PROVIDED DATA »
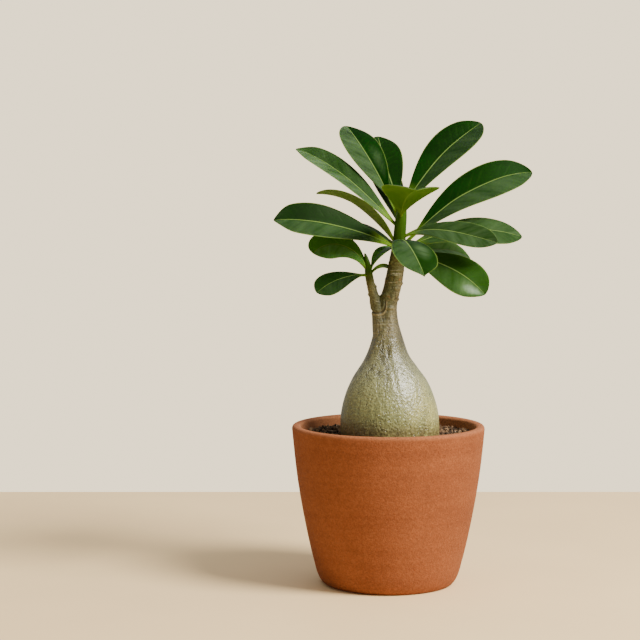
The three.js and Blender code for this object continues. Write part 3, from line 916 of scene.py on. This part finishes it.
def leafFinish(name, under):
    f = Finish(name)
    spot = f.place()
    share = f.add("ShaderNodeUVMap", {"uv_map": "UVMap"})
    along = f.axis(share, "X")
    across = abs(f.axis(share, "Y") * 2 - 1)
    tone = f.stored("leafTone")
    paintedLight = f.stored("leafSheen")
    ribWidth = 0.016 + 0.09 * (1 - along) ** 4
    rib = 1 - (across / ribWidth).rises(0.7, 1.5)
    wobble = f.cloud(spot, 55, 2)
    phase = (along - across * 0.12 + wobble * 0.05) * 15
    comb = phase.work("PINGPONG", phase, 0.5)
    vein = ((1 - comb.rises(0.00, 0.24)) * along.rises(0.14, 0.30) * (1 - across.rises(0.45, 0.90))
            * f.cloud(spot, 90, 2).rises(0.38, 0.62))
    patch = f.cloud(spot, 34, 4, 0.6)
    fine = f.cloud(spot, 640, 3, 0.6)
    margin = across.rises(0.925, 0.985).most(along.rises(0.99, 1.0)) * along.rises(0.10, 0.16)
    stalky = 1 - along.rises(0.07, 0.20)
    if under:
        color = f.mix(leafValues["olive"], leafValues["oliveLight"], patch.rises(0.35, 0.68))
        grown = f.mix(leafValues["underGreen"], leafValues["underLight"], patch.rises(0.35, 0.68))
        color = f.mix(grown, color, tone.rises(0.60, 0.75))
        # painted sheen on the underside's halves
        color = f.mix(color, leafValues["paintedSheenUnder"], paintedLight * (patch * 0.8 + 0.2))
    else:
        color = f.mix(leafValues["green"], leafValues["greenLight"], patch.rises(0.36, 0.66) * 0.55)
        slant = f.add("ShaderNodeCombineXYZ", {}, {0: along * 14 - across * 2.2, 1: across * 0.6})
        band = f.cloud(slant, 1, 2)
        # paler with the tone, partly the leaf's own paler colour and partly painted sheen
        color = f.mix(color, leafValues["greenPale"], tone.least(1) * 0.6)
        # painted sheen on the half that faces up more, as if it reflected the bright sky
        color = f.mix(color, leafValues["paintedSheenGreen"], paintedLight * (band * 1.1 + patch * 0.7).rises(0.35, 1.25))
        # painted glint: pale specks where the painted sheen and the highlight patch go past 1
        color = f.mix(color, leafValues["paintedGlint"], (paintedLight - 1).most(0) * (band * 0.6 + fine * 0.7))
        color = f.mix(color, leafValues["vein"], vein * 0.07)
        nearRib = 1 - (across / (ribWidth * 3)).rises(0.6, 1.6)
        color = f.mix(color, leafValues["ribShadow"], nearRib * 0.35)
    # painted shade where the painted light is below 0, painted light over a leaf in shade where the tone is
    # above 1, and a tone of -1 is a young leaf
    color = f.shade(color, (paintedLight.least(0) + 1) * ((tone - 1).most(0) * (0.8 if under else 4) + 1))
    color = f.mix(color, leafValues["stalk"], stalky.most(1 - tone.rises(-1, -0.5)) * 0.85)
    color = f.mix(color, leafValues["rib"], rib * (0.35 if under else 0.85))
    color = f.mix(color, leafValues["margin"], margin * 0.5)
    color = f.shade(color, fine * 0.36 + 0.83)
    # this relief makes the halves look more folded than they are
    relief = f.bump(across * (-1 if under else 1), leafValues["foldRelief"], 1)
    relief = f.bump(vein * (0.15 if under else -0.15) + wobble * 1.3, 0.0006, 0.30, relief)
    relief = f.bump(fine, 0.00012, 0.25, relief)
    rough = (0.50 if under else 0.30) + 0.12 * patch + 0.08 * fine
    return f.dress({"Base Color": color, "Roughness": rough, "Normal": relief},
                   {"Specular IOR Level": 0.045, "Specular Tint": (0.60, 1.0, 0.42, 1),
                    "Subsurface Weight": 0.35, "Subsurface Radius": (0.7, 1.0, 0.15),
                    "Subsurface Scale": 0.0015})


def through(values, share):
    # the value there, on a smooth change through those at foot, middle and tip
    foot, half, tip = values
    return (foot * (1 - share) * (1 - 2 * share) + 4 * half * share * (1 - share)
            + tip * share * (2 * share - 1))


def bladeOutline(share, rounding):
    # half width of the blade there, as a share of its widest, which lies a little past the middle
    foot = 1.2
    widest = foot / (foot + rounding)
    return (share / widest) ** foot * ((1 - share) / (1 - widest)) ** rounding if 0 < share < 1 else 0


def shareAt(row):
    # how far along the leaf a row lies
    return 1 - (1 - row / leafValues["rows"]) ** leafValues["tipCrowding"]


# one flat solid blade, from -1 to 1 each way, which every leaf starts from
clear()
bpy.ops.mesh.primitive_grid_add(x_subdivisions=leafValues["rows"], y_subdivisions=leafValues["strips"],
                                size=2, calc_uvs=True)
flatBlade = started("flatBlade")
modify(flatBlade, "SOLIDIFY", thickness=2, offset=0)
rowPoints = [[] for row in range(leafValues["rows"] + 1)]
stripPoints = [[] for strip in range(leafValues["strips"] + 1)]
for point in flatBlade.data.vertices:
    rowPoints[round((point.co.x + 1) / 2 * leafValues["rows"])].append(point.index)
    stripPoints[round((point.co.y + 1) / 2 * leafValues["strips"])].append(point.index)
flatBlade.data.materials.append(leafFinish("leaf", False))
flatBlade.data.materials.append(leafFinish("leafUnderside", True))
for face in flatBlade.data.polygons:
    face.material_index = 1 if face.normal.z < -0.5 else 0


def midrib(leaf):
    # the line that the leaf follows, and its roll there, from the middle of the stem to the tip
    rows = barkValues["side" if leaf["side"] else "trunk"]
    spot = Vector((middle(rows, leaf["root"])[0], 0, leaf["root"]))
    spots, rolls = [spot.copy()], [leaf["roll"][0]]
    for row in range(leafValues["rows"] + 1):
        share = shareAt(row)
        heading = math.radians(through(leaf["heading"], share))
        rise = math.radians(through(leaf["rise"], share))
        level = math.cos(rise)
        ahead = Vector((level * math.cos(heading), level * math.sin(heading), math.sin(rise)))
        if row:
            spot += (ahead + last).normalized() * leaf["length"] * (share - lastShare)
            spots.append(spot.copy())
            rolls.append(leaf["roll"][0] + (leaf["roll"][1] - leaf["roll"][0]) * share)
        last, lastShare = ahead, share
    return spots, rolls


def shapedBlade(name, leaf):
    # the flat blade, with its rows drawn out to the leaf's outline and its halves folded up
    blade = bpy.data.objects.new(name, flatBlade.data.copy())
    bpy.context.scene.collection.objects.link(blade)
    only(blade)
    bpy.ops.object.mode_set(mode="EDIT")
    length, width, tipFrom = leaf["length"], leaf["width"], leafValues["tipFrom"]
    stalk = leaf["stalk"] / length
    stalkHalf = min(leafValues["sideStalkHalf" if leaf["side"] else "stalkHalf"], width / 5)
    grown = min(width / 12, 1)                         # narrow young leaves are thinner
    for row, points in enumerate(rowPoints):
        share = shareAt(row)
        half = stalkHalf * (1 - share) ** 0.5
        half += width / 2 * bladeOutline(max(share - stalk, 0) / (1 - stalk), leaf["rounding"])
        half *= 1 - leaf["point"] * max(0, (share - tipFrom) / (1 - tipFrom)) ** 2
        half = max(half, 0.3)
        thick = leafValues["thicknessHalf"] + leafValues["footThicker"] * (1 - share) ** 3
        thick *= 0.5 + 0.5 * grown
        pick(blade, points)
        bpy.ops.transform.resize(value=(1, half * mm, thick * mm), center_override=(0, 0, 0))
        flatPlace = -1 + 2 * row / leafValues["rows"]
        bpy.ops.transform.translate(value=(share * length * mm - flatPlace, 0, 0))
    for strip, points in enumerate(stripPoints):
        side = 2 * strip / leafValues["strips"] - 1
        tilt = (leaf["fold"] - leaf["cup"] * abs(side) / 2) * (1 if side > 0 else -1)
        pick(blade, points)
        thin = 1 - leafValues["edgeThinner"] * abs(side) ** 0.6
        bpy.ops.transform.resize(value=(1, 1, thin), center_override=(0, 0, 0))
        bpy.ops.transform.rotate(value=-math.radians(tilt), orient_axis="X", center_override=(0, 0, 0))
    bpy.ops.object.mode_set(mode="OBJECT")
    return blade


def bent(blade, spots, rolls):
    # bends the flat blade along its midrib line
    line = bpy.data.curves.new("midribLine", "CURVE")
    line.dimensions = "3D"
    line.twist_mode = "Z_UP"
    spline = line.splines.new("POLY")
    spline.points.add(len(spots) - 1)
    for point, spot, roll in zip(spline.points, spots, rolls):
        point.co = (*(spot * mm), 1)
        point.tilt = math.radians(roll)
    path = bpy.data.objects.new("midribLine", line)
    bpy.context.scene.collection.objects.link(path)
    modify(blade, "CURVE", object=path, deform_axis="POS_X")
    bpy.data.objects.remove(path)


def addPaintedLight(blade, amounts, paintedShine):
    # painted sheen: how pale the half that faces up more is painted, as if it reflected the bright sky, how
    # pale the other half is painted, painted shade where a value is below 0, and one soft painted highlight
    # patch
    points = blade.data.vertices
    alongs, places = [0.5] * len(points), [0.5] * len(points)
    for corner, spot in zip(blade.data.loops, blade.data.uv_layers["UVMap"].data):
        alongs[corner.vertex_index], places[corner.vertex_index] = spot.uv
    low = sum(abs(point.normal.z) for point, place in zip(points, places) if place < 0.5)
    high = sum(abs(point.normal.z) for point, place in zip(points, places) if place > 0.5)
    first, second = amounts if low > high else amounts[::-1]
    shineAlong, shineAcross, shineAmount = paintedShine
    paintedLight = blade.data.attributes.new("leafSheen", "FLOAT", "POINT")
    for value, along, place in zip(paintedLight.data, alongs, places):
        share = min(max((place - 0.47) / 0.06, 0), 1)
        # painted highlight: one soft pale patch on the blade
        patch = bell(along, shineAlong, 0.14) * bell(place, shineAcross, 0.16)
        value.value = first + (second - first) * share + shineAmount * patch


noise.seed_set(leafValues["waveSeed"])                 # else each run would draw other waves
for name, own in leaves.items():
    leaf = {**usualLeaf, **own}
    blade = shapedBlade(name.title().replace("_", ""), leaf)
    modify(blade, "SUBSURF", levels=1, render_levels=1)
    bent(blade, *midrib(leaf))
    for point in blade.data.vertices:
        point.co += noise.noise_vector(point.co * 36) * leafValues["wave"] * mm
    tone = blade.data.attributes.new("leafTone", "FLOAT", "POINT")
    for value in tone.data:
        value.value = leaf["tone"]
    addPaintedLight(blade, leaf["paintedLight"], leaf["paintedShine"])
    done(blade, 60)
    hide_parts(name)
bpy.data.objects.remove(flatBlade)
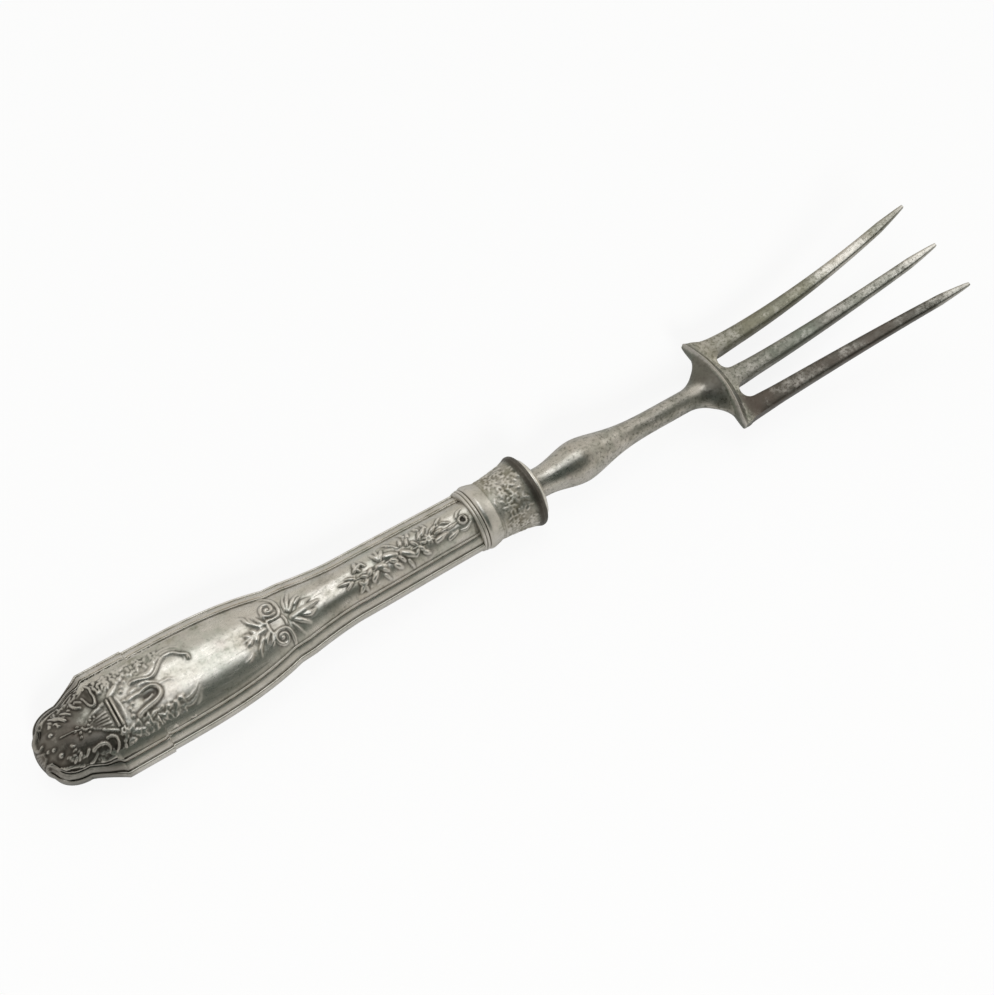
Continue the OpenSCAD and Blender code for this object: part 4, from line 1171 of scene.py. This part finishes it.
def paperMaterial():
    mat, net, shader = material("paper")
    net.feed(shader, {"Base Color": stage["color"], "Roughness": stage["roughness"]})
    rays = net.add("ShaderNodeLightPath").outputs
    strength = net.ramp(rays["Is Glossy Ray"], 0.0, 1.0, 1.0, stage["glossyGlow"])
    glow = net.add("ShaderNodeEmission", {"Strength": strength})
    seen = net.plus(rays["Is Camera Ray"], rays["Is Transmission Ray"],
                    net.times(rays["Is Glossy Ray"], stage["glossyShare"]))
    nodes = mat.node_tree.nodes
    both = net.add("ShaderNodeMixShader", {0: net.times(seen, stage["glow"]),
                                           1: nodes["Principled BSDF"].outputs[0], 2: glow.outputs[0]})
    net.feed(nodes["Material Output"].inputs, {"Surface": both.outputs[0]})
    return mat


floorMesh = bpy.data.meshes.new("floor")
h = stage["half"]
floorMesh.from_pydata([(-h, -h, 0), (h, -h, 0), (h, h, 0), (-h, h, 0)], [], [(0, 1, 2, 3)])
floor = link("floor", floorMesh)
floorMesh.materials.append(paperMaterial())

# Soft lamps: the window makes the highlight, and fill lights only the floor, for the shadow's direction.
lamps = {
    "window": {"at": (0.15, 0.5, 2.66), "size": (1.3, 1.6), "power": 10.2, "tint": (0.94, 0.97, 1.0)},
    "side": {"at": (1.6, 0.3, 1.0), "size": (0.7, 0.7), "power": 1.6, "tint": (1.0, 0.99, 0.97)},
    "fill": {"at": (-0.5, -1.3, 1.1), "size": (0.5, 0.5), "power": 18.0, "tint": (1.0, 1.0, 1.0)},
}
for name, lamp in lamps.items():
    data = bpy.data.lights.new(name, "AREA")
    data.shape = "RECTANGLE"
    data.size, data.size_y = lamp["size"]
    data.energy = lamp["power"]
    data.color = lamp["tint"]
    obj = link(name, data)
    obj.location = lamp["at"]
    obj.rotation_euler = (-Vector(lamp["at"])).to_track_quat("-Z", "Y").to_euler()
    obj.visible_camera = False
    obj.visible_glossy = name != "fill"

# Pale walls all round, and a dim ceiling above the camera.
room = {"ceilingAt": (-0.2, -0.46, 0.865), "from": 0.55, "to": 0.88,
        "walls": (0.71, 0.695, 0.65, 1), "ceiling": (0.066, 0.084, 0.074, 1)}


def roomWorld():
    world = bpy.data.worlds.new("room")
    world.use_nodes = True
    net = Net(world.node_tree)
    direction = net.add("ShaderNodeTexCoord").outputs["Generated"]
    overhead = net.add("ShaderNodeVectorMath", {0: direction, 1: room["ceilingAt"]}, operation="DOT_PRODUCT")
    sky = net.blend(net.ramp(overhead.outputs["Value"], room["from"], room["to"]), room["walls"],
                    room["ceiling"])
    net.feed(world.node_tree.nodes["Background"].inputs, {"Color": sky})
    return world


bpy.context.scene.world = roomWorld()
bpy.context.scene.view_settings.view_transform = "Standard"
print("stage set")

WHAT IS ASKED »
Output the lines of the records above exactly as they appear, from the line containing "hide_parts(name)" through the line containing "obj.visible_glossy = name".

THE RESULT »
    hide_parts(name)
bpy.data.objects.remove(flatBlade)
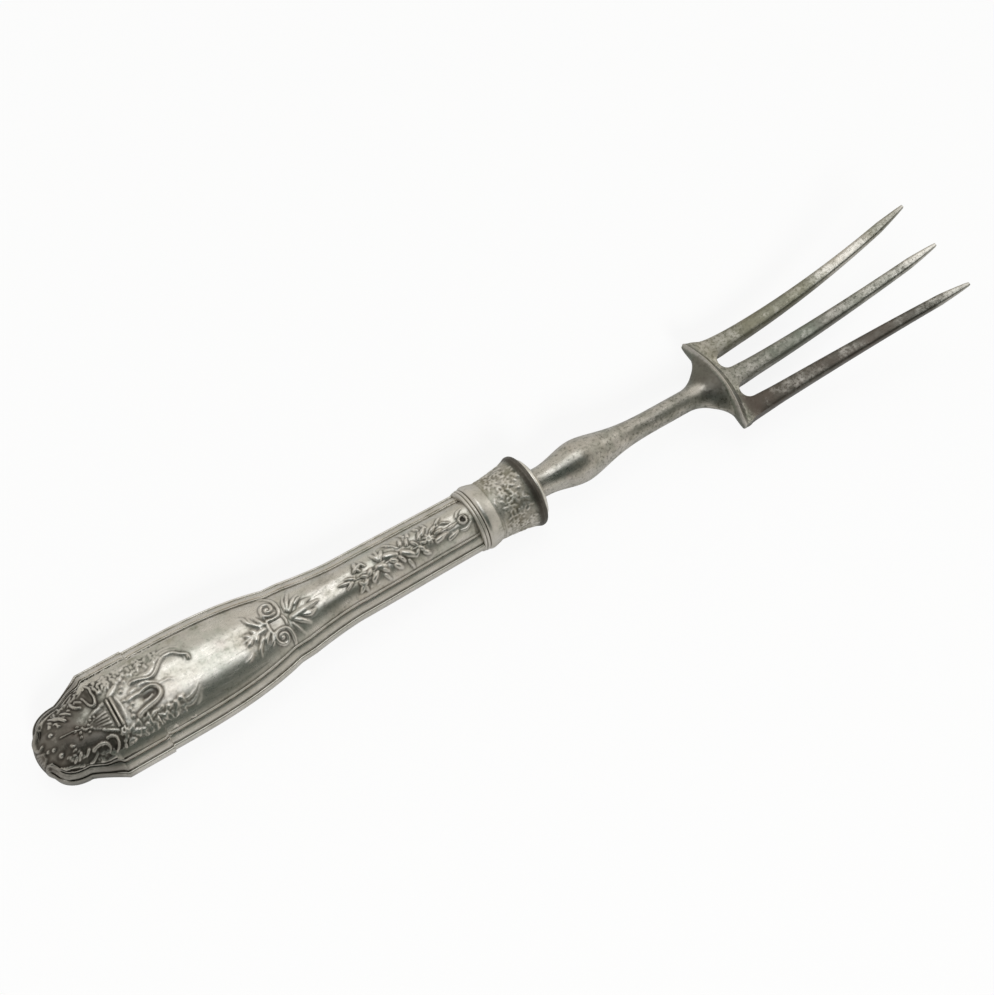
Continue the OpenSCAD and Blender code for this object: part 4, from line 1171 of scene.py. This part finishes it.
def paperMaterial():
    mat, net, shader = material("paper")
    net.feed(shader, {"Base Color": stage["color"], "Roughness": stage["roughness"]})
    rays = net.add("ShaderNodeLightPath").outputs
    strength = net.ramp(rays["Is Glossy Ray"], 0.0, 1.0, 1.0, stage["glossyGlow"])
    glow = net.add("ShaderNodeEmission", {"Strength": strength})
    seen = net.plus(rays["Is Camera Ray"], rays["Is Transmission Ray"],
                    net.times(rays["Is Glossy Ray"], stage["glossyShare"]))
    nodes = mat.node_tree.nodes
    both = net.add("ShaderNodeMixShader", {0: net.times(seen, stage["glow"]),
                                           1: nodes["Principled BSDF"].outputs[0], 2: glow.outputs[0]})
    net.feed(nodes["Material Output"].inputs, {"Surface": both.outputs[0]})
    return mat


floorMesh = bpy.data.meshes.new("floor")
h = stage["half"]
floorMesh.from_pydata([(-h, -h, 0), (h, -h, 0), (h, h, 0), (-h, h, 0)], [], [(0, 1, 2, 3)])
floor = link("floor", floorMesh)
floorMesh.materials.append(paperMaterial())

# Soft lamps: the window makes the highlight, and fill lights only the floor, for the shadow's direction.
lamps = {
    "window": {"at": (0.15, 0.5, 2.66), "size": (1.3, 1.6), "power": 10.2, "tint": (0.94, 0.97, 1.0)},
    "side": {"at": (1.6, 0.3, 1.0), "size": (0.7, 0.7), "power": 1.6, "tint": (1.0, 0.99, 0.97)},
    "fill": {"at": (-0.5, -1.3, 1.1), "size": (0.5, 0.5), "power": 18.0, "tint": (1.0, 1.0, 1.0)},
}
for name, lamp in lamps.items():
    data = bpy.data.lights.new(name, "AREA")
    data.shape = "RECTANGLE"
    data.size, data.size_y = lamp["size"]
    data.energy = lamp["power"]
    data.color = lamp["tint"]
    obj = link(name, data)
    obj.location = lamp["at"]
    obj.rotation_euler = (-Vector(lamp["at"])).to_track_quat("-Z", "Y").to_euler()
    obj.visible_camera = False
    obj.visible_glossy = name != "fill"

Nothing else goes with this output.